--- Start Supplied material ---

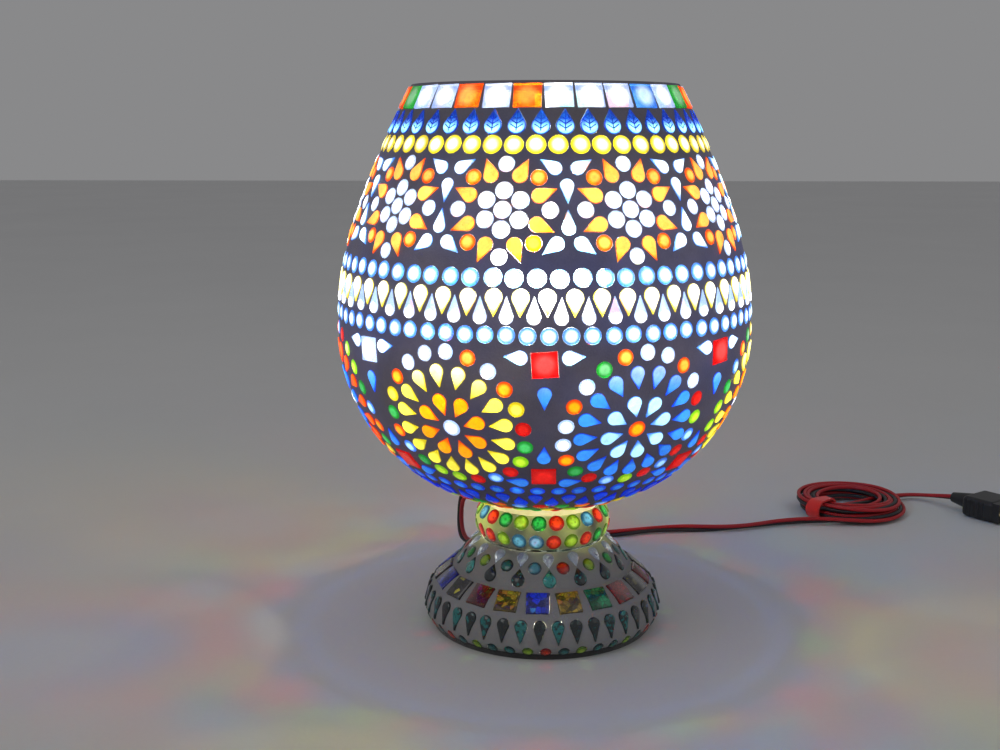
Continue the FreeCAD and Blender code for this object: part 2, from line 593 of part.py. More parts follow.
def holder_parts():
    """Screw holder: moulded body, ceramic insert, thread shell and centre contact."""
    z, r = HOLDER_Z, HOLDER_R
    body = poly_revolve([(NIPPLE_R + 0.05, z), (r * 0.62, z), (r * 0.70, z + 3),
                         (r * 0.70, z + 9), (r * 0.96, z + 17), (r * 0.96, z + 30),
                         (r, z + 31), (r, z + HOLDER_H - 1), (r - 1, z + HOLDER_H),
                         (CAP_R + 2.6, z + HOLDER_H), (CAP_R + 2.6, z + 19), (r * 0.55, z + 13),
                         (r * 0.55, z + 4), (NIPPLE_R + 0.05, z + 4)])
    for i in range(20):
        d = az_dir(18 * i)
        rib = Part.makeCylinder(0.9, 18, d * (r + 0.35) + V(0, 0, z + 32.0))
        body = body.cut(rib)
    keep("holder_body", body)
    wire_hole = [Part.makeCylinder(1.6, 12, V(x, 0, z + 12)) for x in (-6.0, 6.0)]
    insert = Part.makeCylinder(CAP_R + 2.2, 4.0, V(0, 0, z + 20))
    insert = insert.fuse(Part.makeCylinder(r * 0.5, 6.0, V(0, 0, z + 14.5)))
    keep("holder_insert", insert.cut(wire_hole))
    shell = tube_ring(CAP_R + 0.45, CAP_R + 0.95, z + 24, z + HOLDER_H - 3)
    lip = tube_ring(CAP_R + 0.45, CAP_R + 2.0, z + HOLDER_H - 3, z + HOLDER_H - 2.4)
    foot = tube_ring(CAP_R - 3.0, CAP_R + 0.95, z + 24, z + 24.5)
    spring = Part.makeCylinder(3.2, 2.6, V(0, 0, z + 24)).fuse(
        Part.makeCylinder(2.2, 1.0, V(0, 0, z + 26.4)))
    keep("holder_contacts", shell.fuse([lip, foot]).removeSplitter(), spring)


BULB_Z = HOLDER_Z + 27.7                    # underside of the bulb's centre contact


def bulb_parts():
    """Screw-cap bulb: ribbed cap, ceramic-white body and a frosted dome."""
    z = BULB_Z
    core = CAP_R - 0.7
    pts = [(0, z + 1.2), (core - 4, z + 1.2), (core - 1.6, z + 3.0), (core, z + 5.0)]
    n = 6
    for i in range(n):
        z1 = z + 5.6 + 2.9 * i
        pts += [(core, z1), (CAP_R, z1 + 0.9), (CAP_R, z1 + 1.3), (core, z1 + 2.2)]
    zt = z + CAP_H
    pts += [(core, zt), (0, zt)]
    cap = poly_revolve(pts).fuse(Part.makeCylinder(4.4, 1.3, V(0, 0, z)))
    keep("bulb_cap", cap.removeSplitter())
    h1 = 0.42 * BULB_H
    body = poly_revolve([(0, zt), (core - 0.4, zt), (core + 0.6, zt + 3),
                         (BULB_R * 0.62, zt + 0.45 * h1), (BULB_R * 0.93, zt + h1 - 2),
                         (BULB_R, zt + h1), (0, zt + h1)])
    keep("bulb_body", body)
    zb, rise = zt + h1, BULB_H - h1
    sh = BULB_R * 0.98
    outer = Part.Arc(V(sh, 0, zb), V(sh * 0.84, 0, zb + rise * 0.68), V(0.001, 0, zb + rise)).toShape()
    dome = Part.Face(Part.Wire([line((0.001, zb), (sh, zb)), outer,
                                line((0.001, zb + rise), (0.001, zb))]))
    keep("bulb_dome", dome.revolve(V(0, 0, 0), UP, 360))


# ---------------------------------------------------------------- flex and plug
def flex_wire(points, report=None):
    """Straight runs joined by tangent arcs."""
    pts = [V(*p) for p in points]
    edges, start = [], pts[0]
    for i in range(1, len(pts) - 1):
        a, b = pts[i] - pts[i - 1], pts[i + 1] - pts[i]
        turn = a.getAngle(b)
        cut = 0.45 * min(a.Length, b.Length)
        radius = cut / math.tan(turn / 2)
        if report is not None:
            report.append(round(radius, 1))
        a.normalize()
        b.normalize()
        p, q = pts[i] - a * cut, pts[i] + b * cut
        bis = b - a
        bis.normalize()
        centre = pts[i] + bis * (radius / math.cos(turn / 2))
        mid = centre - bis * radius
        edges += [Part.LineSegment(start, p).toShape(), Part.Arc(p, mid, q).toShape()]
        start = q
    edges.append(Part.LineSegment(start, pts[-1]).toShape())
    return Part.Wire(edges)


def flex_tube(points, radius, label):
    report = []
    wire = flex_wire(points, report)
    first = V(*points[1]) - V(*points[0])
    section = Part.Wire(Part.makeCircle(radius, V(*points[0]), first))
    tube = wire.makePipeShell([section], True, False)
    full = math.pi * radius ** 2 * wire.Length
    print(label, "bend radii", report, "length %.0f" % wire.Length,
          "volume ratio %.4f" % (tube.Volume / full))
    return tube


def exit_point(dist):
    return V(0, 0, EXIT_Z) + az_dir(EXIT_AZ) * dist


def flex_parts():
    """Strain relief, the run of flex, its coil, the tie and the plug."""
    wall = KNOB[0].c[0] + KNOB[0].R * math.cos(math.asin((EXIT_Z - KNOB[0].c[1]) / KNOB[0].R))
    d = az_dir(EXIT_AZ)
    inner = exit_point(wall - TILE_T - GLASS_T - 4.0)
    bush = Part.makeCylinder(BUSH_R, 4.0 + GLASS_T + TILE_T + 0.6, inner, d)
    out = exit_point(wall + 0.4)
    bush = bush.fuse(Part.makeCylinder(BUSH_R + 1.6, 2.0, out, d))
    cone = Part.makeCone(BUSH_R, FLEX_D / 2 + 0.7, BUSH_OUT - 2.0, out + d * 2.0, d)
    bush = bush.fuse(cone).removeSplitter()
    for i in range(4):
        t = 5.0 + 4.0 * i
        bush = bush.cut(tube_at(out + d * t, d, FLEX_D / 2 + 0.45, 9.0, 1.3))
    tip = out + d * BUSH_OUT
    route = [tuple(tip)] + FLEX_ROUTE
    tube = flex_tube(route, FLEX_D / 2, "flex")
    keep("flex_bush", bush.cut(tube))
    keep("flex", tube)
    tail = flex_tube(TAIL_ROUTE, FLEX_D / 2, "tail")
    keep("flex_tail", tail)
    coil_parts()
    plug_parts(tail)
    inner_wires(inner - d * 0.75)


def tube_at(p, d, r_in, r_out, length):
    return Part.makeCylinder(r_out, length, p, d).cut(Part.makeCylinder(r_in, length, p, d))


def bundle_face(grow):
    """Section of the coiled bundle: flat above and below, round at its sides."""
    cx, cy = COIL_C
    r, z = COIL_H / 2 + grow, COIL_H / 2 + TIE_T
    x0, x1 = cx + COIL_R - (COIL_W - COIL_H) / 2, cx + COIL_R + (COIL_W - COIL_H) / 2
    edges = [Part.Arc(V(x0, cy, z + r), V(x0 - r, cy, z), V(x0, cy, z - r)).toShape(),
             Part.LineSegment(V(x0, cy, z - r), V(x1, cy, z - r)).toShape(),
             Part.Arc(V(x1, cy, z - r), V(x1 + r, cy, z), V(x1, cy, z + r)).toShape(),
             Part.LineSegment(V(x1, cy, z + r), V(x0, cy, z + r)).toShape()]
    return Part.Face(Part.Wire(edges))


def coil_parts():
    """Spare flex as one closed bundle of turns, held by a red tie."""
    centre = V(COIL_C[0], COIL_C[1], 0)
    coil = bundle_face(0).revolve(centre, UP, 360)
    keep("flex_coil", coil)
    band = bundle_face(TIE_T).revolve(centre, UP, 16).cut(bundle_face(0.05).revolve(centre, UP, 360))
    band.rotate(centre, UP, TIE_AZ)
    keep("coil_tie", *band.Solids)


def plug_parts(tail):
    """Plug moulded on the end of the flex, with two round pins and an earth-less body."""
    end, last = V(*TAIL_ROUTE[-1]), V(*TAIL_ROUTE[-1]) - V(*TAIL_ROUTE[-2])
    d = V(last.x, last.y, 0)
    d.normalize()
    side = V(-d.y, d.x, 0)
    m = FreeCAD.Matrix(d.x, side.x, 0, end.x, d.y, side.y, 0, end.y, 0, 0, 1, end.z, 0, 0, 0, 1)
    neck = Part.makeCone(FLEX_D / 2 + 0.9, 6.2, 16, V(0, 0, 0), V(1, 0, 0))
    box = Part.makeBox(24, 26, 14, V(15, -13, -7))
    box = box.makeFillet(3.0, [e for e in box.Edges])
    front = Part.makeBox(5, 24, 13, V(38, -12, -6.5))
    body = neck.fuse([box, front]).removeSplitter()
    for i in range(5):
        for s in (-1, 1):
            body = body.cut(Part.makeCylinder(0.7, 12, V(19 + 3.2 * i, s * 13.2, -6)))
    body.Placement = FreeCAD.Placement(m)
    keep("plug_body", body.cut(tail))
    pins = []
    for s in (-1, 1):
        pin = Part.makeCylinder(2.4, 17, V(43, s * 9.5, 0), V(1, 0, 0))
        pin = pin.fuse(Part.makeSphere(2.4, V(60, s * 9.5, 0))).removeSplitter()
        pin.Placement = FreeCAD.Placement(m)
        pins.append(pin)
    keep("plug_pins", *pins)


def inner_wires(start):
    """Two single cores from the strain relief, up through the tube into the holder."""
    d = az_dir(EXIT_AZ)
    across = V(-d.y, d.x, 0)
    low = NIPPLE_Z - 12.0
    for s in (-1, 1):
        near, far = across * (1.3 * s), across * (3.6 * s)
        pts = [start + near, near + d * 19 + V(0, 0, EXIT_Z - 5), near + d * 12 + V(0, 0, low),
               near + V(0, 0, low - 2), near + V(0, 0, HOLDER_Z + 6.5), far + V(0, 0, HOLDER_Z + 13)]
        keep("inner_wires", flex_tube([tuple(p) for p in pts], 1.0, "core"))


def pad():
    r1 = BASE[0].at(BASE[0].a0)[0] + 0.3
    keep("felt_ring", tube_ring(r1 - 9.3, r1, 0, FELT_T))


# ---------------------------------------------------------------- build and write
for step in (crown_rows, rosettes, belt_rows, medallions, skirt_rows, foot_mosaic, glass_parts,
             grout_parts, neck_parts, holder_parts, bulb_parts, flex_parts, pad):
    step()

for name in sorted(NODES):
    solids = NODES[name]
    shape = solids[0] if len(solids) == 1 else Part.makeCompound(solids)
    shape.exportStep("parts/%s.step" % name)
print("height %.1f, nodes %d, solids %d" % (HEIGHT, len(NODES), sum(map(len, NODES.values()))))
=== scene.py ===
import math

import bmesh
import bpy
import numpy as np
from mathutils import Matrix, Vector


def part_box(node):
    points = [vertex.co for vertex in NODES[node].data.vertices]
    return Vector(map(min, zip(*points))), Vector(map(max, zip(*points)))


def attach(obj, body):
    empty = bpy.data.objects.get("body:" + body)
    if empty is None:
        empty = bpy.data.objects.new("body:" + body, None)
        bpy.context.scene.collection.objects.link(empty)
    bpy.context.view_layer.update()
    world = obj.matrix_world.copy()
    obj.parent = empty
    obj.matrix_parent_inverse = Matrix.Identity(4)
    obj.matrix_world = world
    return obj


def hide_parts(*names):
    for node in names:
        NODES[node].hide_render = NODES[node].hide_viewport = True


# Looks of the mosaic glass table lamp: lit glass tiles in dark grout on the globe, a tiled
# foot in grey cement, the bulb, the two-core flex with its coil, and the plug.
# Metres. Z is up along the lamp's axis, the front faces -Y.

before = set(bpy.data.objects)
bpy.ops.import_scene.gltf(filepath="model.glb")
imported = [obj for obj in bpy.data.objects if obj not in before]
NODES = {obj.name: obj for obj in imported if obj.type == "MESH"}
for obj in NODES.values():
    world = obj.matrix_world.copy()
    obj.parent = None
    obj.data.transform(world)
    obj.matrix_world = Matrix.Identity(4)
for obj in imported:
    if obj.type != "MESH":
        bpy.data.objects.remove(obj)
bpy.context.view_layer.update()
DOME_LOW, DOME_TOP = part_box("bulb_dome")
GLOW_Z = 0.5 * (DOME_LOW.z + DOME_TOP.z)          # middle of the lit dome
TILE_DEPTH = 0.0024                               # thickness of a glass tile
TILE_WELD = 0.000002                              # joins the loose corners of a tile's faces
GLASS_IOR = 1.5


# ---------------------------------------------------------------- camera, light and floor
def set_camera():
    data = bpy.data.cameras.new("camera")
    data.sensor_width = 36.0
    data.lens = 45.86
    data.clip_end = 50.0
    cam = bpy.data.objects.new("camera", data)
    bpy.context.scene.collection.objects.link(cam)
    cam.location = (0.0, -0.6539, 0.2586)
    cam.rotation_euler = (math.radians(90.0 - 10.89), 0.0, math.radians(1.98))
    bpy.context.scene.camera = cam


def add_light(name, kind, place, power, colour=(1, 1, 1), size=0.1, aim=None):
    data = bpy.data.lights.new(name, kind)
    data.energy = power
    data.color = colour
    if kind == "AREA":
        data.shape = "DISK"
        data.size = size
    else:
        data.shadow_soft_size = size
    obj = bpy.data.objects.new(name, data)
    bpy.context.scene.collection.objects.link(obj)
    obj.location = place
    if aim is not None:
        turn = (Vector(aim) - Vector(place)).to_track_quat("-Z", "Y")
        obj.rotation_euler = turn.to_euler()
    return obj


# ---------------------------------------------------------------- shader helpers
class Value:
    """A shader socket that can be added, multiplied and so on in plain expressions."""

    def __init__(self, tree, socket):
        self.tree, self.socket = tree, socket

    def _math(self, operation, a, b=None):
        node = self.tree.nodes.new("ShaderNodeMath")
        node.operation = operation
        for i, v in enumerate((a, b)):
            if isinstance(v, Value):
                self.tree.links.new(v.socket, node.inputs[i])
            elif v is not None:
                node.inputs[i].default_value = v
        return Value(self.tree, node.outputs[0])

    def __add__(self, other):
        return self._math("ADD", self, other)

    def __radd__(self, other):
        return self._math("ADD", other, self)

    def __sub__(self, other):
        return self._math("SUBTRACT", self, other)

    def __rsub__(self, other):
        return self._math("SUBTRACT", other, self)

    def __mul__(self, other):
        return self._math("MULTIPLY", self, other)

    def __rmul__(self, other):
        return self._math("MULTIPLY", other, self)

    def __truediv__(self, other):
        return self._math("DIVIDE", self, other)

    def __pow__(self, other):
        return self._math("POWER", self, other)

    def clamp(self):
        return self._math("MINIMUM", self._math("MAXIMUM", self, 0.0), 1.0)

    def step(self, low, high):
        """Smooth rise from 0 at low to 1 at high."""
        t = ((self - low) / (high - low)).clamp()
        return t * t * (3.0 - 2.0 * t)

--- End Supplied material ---

▶ _Aim of the exercise_
Exactly as written, quote the lines from the one that has "build and write" down to the one that has "bpy.data.objects.remove(obj)", and include both.

▶ _Task solution_
# ---------------------------------------------------------------- build and write
for step in (crown_rows, rosettes, belt_rows, medallions, skirt_rows, foot_mosaic, glass_parts,
             grout_parts, neck_parts, holder_parts, bulb_parts, flex_parts, pad):
    step()

for name in sorted(NODES):
    solids = NODES[name]
    shape = solids[0] if len(solids) == 1 else Part.makeCompound(solids)
    shape.exportStep("parts/%s.step" % name)
print("height %.1f, nodes %d, solids %d" % (HEIGHT, len(NODES), sum(map(len, NODES.values()))))
=== scene.py ===
import math

import bmesh
import bpy
import numpy as np
from mathutils import Matrix, Vector


def part_box(node):
    points = [vertex.co for vertex in NODES[node].data.vertices]
    return Vector(map(min, zip(*points))), Vector(map(max, zip(*points)))


def attach(obj, body):
    empty = bpy.data.objects.get("body:" + body)
    if empty is None:
        empty = bpy.data.objects.new("body:" + body, None)
        bpy.context.scene.collection.objects.link(empty)
    bpy.context.view_layer.update()
    world = obj.matrix_world.copy()
    obj.parent = empty
    obj.matrix_parent_inverse = Matrix.Identity(4)
    obj.matrix_world = world
    return obj


def hide_parts(*names):
    for node in names:
        NODES[node].hide_render = NODES[node].hide_viewport = True


# Looks of the mosaic glass table lamp: lit glass tiles in dark grout on the globe, a tiled
# foot in grey cement, the bulb, the two-core flex with its coil, and the plug.
# Metres. Z is up along the lamp's axis, the front faces -Y.

before = set(bpy.data.objects)
bpy.ops.import_scene.gltf(filepath="model.glb")
imported = [obj for obj in bpy.data.objects if obj not in before]
NODES = {obj.name: obj for obj in imported if obj.type == "MESH"}
for obj in NODES.values():
    world = obj.matrix_world.copy()
    obj.parent = None
    obj.data.transform(world)
    obj.matrix_world = Matrix.Identity(4)
for obj in imported:
    if obj.type != "MESH":
        bpy.data.objects.remove(obj)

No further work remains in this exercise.